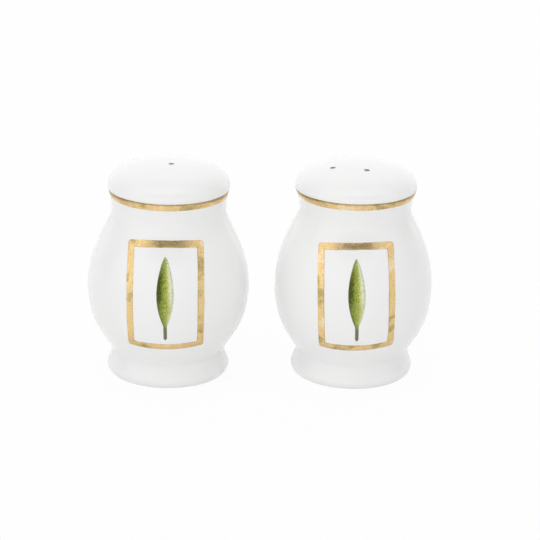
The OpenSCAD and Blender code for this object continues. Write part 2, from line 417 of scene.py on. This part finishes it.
# The layers reach a little into the glaze, so that no gap shows under their edges
SINK = 0.03
# How far each stands out of the glaze, in the middle and at its edges
GOLD_RISE = 0.045
EDGE_RISE = 0.015
ENAMEL_RISE = 0.035
ENAMEL_EDGE_RISE = 0.01


def line_rise(across, edge, middle):
    """Thickness over a line's width: level, with rounded shoulders. across runs from -1 to 1."""
    return edge + (middle - edge) * (1 - np.abs(across) ** 6)


def add_layer(shell, points, normals, rise, flat, loop):
    """A thin closed layer on the glaze. The rows of a loop end where they began."""
    top = points + normals * rise[..., None]
    under = points - normals * SINK
    shell.grid(top, flat)
    shell.grid(under, flat)
    borders = [np.s_[:, 0], np.s_[:, -1]]
    if not loop:
        borders += [np.s_[0, :], np.s_[-1, :]]
    for border in borders:
        shell.grid(np.stack([top[border], under[border]]), np.stack([flat[border], flat[border]]))


def add_rim_band(shaker):
    """Gold line under the lip, laid on with a brush: its start and end overlap at the back."""
    turn = np.linspace(-1.5 * pi, 0.5 * pi, 2 * SEGMENTS + 1)[:, None]
    across = np.linspace(-1, 1, 15)[None, :]
    wobble = 0.03 * np.sin(3 * turn + 1) + 0.02 * np.sin(8 * turn)
    half = BAND_W / 2 - 0.05 + wobble
    z = shaker.band_z + BAND_W / 2 + across * half
    r = shaker.radius(z)
    points = np.stack([r * np.cos(turn), r * np.sin(turn), z], axis=-1)
    overlap = np.exp(-((np.abs(turn + 0.5 * pi) - pi) / 0.12) ** 2)
    rise = line_rise(across, EDGE_RISE, GOLD_RISE) + 0.02 * overlap * (1 - across ** 6)
    # Painted dark reflection at the band's left and right sides: the dark streaks start lower there
    painted_reflection_shift = 1.3 * np.cos(turn) ** 4
    flat = np.stack([turn * LIP_R + 0 * across, z - shaker.band_z + painted_reflection_shift], axis=-1)
    shell = Shell()
    add_layer(shell, points, shaker.normals(points), rise, flat, loop=True)
    return shell.piece(shaker.name + "_gold_band", shaker)


def rounded_rectangle(width, height, corner, bend_steps, side_steps):
    """Outline of a flat rectangle with round corners, anticlockwise, closed."""
    x = width / 2 - corner
    z = height / 2 - corner
    bends = []
    for i, middle in enumerate([(x, z), (-x, z), (-x, -z), (x, -z)]):
        ring = circle(middle, corner, 4 * bend_steps)
        bends.append(ring[i * bend_steps:(i + 1) * bend_steps + 1])
    path = []
    for bend, next_bend in zip(bends, bends[1:] + bends[:1]):
        path += [bend, line(bend[-1], next_bend[0], side_steps)]
    return chained(*path)


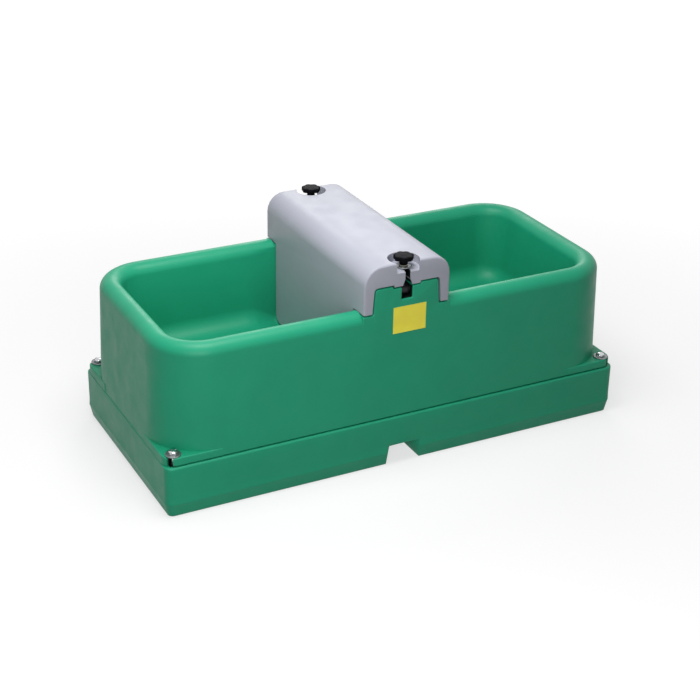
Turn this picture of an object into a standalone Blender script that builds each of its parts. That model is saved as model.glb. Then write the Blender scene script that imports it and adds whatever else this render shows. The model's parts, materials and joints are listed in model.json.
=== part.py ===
"""Livestock waterer: a two-bowl trough on a base, with a float valve under a clamped cover.

Metres, +Z up. The origin is the middle of the base's underside: +X runs along the trough's
length, and the side with the pocket nearest the viewer is -Y. Each function below makes one
piece or one set of like pieces, and everything is worked out from the named sizes.
"""

import math

import bpy
from mathutils import Vector

# Clearances
SEAT_GAP = 0.0003
COVER_CLEARANCE = 0.003
SKIRT_CLEARANCE = 0.005
SLOT_CLEARANCE = 0.001
CUT_PAST = 0.005

# Base: a closed moulding with a channel for the pipes across its underside
LENGTH = 1.000
WIDTH = 0.460
BASE_HEIGHT = 0.105
BASE_CORNER_RADIUS = 0.0165
BASE_BAND_HEIGHT = 0.0265
BASE_BAND_INSET = 0.0035
BASE_EDGE = 0.003
CHANNEL_WIDTH = 0.074
CHANNEL_TAPER = 0.0035
CHANNEL_HEIGHT = 0.043

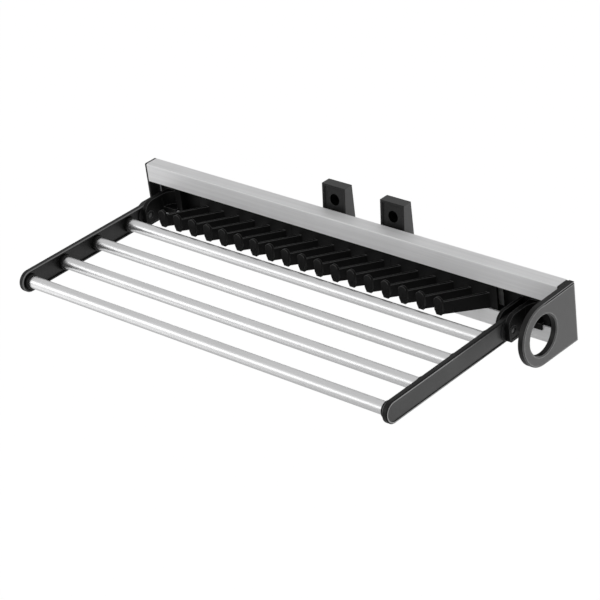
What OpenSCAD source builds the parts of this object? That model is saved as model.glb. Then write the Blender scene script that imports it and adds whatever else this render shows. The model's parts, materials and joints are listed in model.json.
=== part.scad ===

*-*-*

AIM OF THE EXERCISE: From the first line to the last, please quote the material above exactly.

SOLUTION TO THIS TASK:
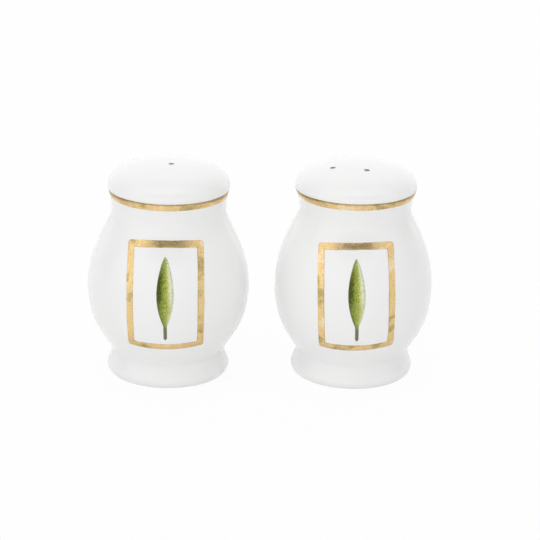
The OpenSCAD and Blender code for this object continues. Write part 2, from line 417 of scene.py on. This part finishes it.
# The layers reach a little into the glaze, so that no gap shows under their edges
SINK = 0.03
# How far each stands out of the glaze, in the middle and at its edges
GOLD_RISE = 0.045
EDGE_RISE = 0.015
ENAMEL_RISE = 0.035
ENAMEL_EDGE_RISE = 0.01


def line_rise(across, edge, middle):
    """Thickness over a line's width: level, with rounded shoulders. across runs from -1 to 1."""
    return edge + (middle - edge) * (1 - np.abs(across) ** 6)


def add_layer(shell, points, normals, rise, flat, loop):
    """A thin closed layer on the glaze. The rows of a loop end where they began."""
    top = points + normals * rise[..., None]
    under = points - normals * SINK
    shell.grid(top, flat)
    shell.grid(under, flat)
    borders = [np.s_[:, 0], np.s_[:, -1]]
    if not loop:
        borders += [np.s_[0, :], np.s_[-1, :]]
    for border in borders:
        shell.grid(np.stack([top[border], under[border]]), np.stack([flat[border], flat[border]]))


def add_rim_band(shaker):
    """Gold line under the lip, laid on with a brush: its start and end overlap at the back."""
    turn = np.linspace(-1.5 * pi, 0.5 * pi, 2 * SEGMENTS + 1)[:, None]
    across = np.linspace(-1, 1, 15)[None, :]
    wobble = 0.03 * np.sin(3 * turn + 1) + 0.02 * np.sin(8 * turn)
    half = BAND_W / 2 - 0.05 + wobble
    z = shaker.band_z + BAND_W / 2 + across * half
    r = shaker.radius(z)
    points = np.stack([r * np.cos(turn), r * np.sin(turn), z], axis=-1)
    overlap = np.exp(-((np.abs(turn + 0.5 * pi) - pi) / 0.12) ** 2)
    rise = line_rise(across, EDGE_RISE, GOLD_RISE) + 0.02 * overlap * (1 - across ** 6)
    # Painted dark reflection at the band's left and right sides: the dark streaks start lower there
    painted_reflection_shift = 1.3 * np.cos(turn) ** 4
    flat = np.stack([turn * LIP_R + 0 * across, z - shaker.band_z + painted_reflection_shift], axis=-1)
    shell = Shell()
    add_layer(shell, points, shaker.normals(points), rise, flat, loop=True)
    return shell.piece(shaker.name + "_gold_band", shaker)


def rounded_rectangle(width, height, corner, bend_steps, side_steps):
    """Outline of a flat rectangle with round corners, anticlockwise, closed."""
    x = width / 2 - corner
    z = height / 2 - corner
    bends = []
    for i, middle in enumerate([(x, z), (-x, z), (-x, -z), (x, -z)]):
        ring = circle(middle, corner, 4 * bend_steps)
        bends.append(ring[i * bend_steps:(i + 1) * bend_steps + 1])
    path = []
    for bend, next_bend in zip(bends, bends[1:] + bends[:1]):
        path += [bend, line(bend[-1], next_bend[0], side_steps)]
    return chained(*path)


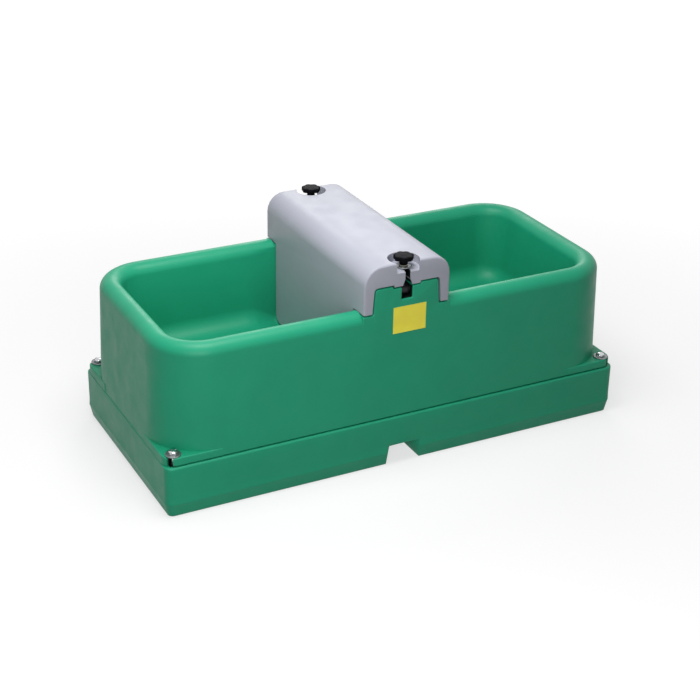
Turn this picture of an object into a standalone Blender script that builds each of its parts. That model is saved as model.glb. Then write the Blender scene script that imports it and adds whatever else this render shows. The model's parts, materials and joints are listed in model.json.
=== part.py ===
"""Livestock waterer: a two-bowl trough on a base, with a float valve under a clamped cover.

Metres, +Z up. The origin is the middle of the base's underside: +X runs along the trough's
length, and the side with the pocket nearest the viewer is -Y. Each function below makes one
piece or one set of like pieces, and everything is worked out from the named sizes.
"""

import math

import bpy
from mathutils import Vector

# Clearances
SEAT_GAP = 0.0003
COVER_CLEARANCE = 0.003
SKIRT_CLEARANCE = 0.005
SLOT_CLEARANCE = 0.001
CUT_PAST = 0.005

# Base: a closed moulding with a channel for the pipes across its underside
LENGTH = 1.000
WIDTH = 0.460
BASE_HEIGHT = 0.105
BASE_CORNER_RADIUS = 0.0165
BASE_BAND_HEIGHT = 0.0265
BASE_BAND_INSET = 0.0035
BASE_EDGE = 0.003
CHANNEL_WIDTH = 0.074
CHANNEL_TAPER = 0.0035
CHANNEL_HEIGHT = 0.043

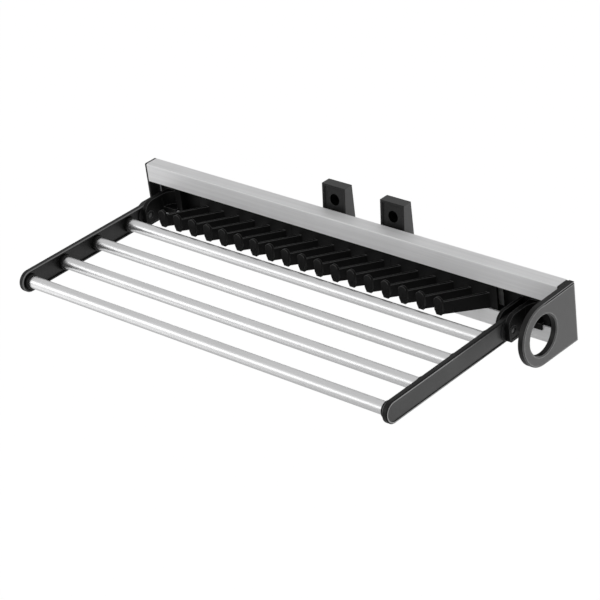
What OpenSCAD source builds the parts of this object? That model is saved as model.glb. Then write the Blender scene script that imports it and adds whatever else this render shows. The model's parts, materials and joints are listed in model.json.
=== part.scad ===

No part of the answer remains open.